__Do this__. Collect each line containing "materials".
--- Start ---
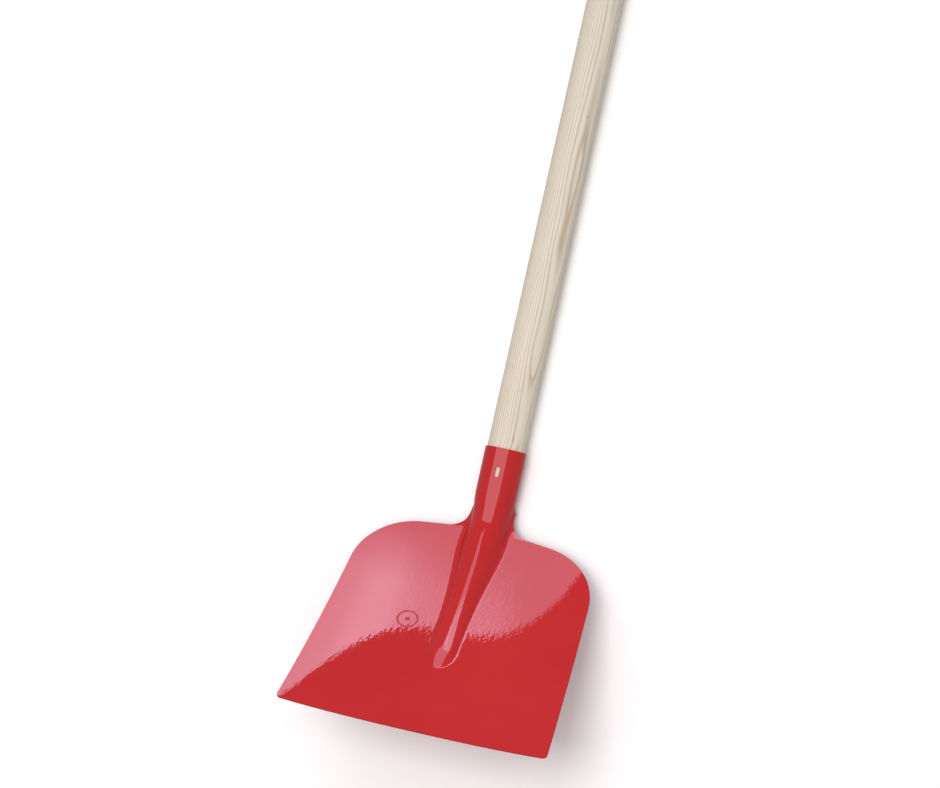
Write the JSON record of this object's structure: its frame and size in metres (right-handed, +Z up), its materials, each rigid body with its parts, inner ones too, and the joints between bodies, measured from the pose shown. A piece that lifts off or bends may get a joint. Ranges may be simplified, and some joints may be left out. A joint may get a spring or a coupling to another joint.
{
  "type": "square-mouth shovel",
  "caption": "Square-mouth roofing shovel: a red pressed-steel blade with a rolled socket and centre rib, lifted forward from a straight round ash handle.",
  "frame": {"origin": "centre of the bounding box in X and Y, at its lowest plane, which is the underside of the socket on the ground", "axes": "+X along the handle from the blade to the butt; +Z up, out of the front of the blade; +Y to the left when looking along +X. The shovel lies on its back with the cutting edge raised."},
  "size_m": [1.4758, 0.253, 0.1807],
  "materials": {
    "red_enamel": "gloss stoved enamel with light orange peel",
    "ash_wood": "turned and sanded, bare",
    "zinc_screw": "bright zinc plate"
  },
  "bodies": {
    "root": {"blade_socket": "red_enamel", "handle": "ash_wood", "handle_screw": "zinc_screw"}
  },
  "joints": []
}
--- End ---
__Complete answer__.
Write the JSON record of this object's structure: its frame and size in metres (right-handed, +Z up), its materials, each rigid body with its parts, inner ones too, and the joints between bodies, measured from the pose shown. A piece that lifts off or bends may get a joint. Ranges may be simplified, and some joints may be left out. A joint may get a spring or a coupling to another joint.
  "materials": {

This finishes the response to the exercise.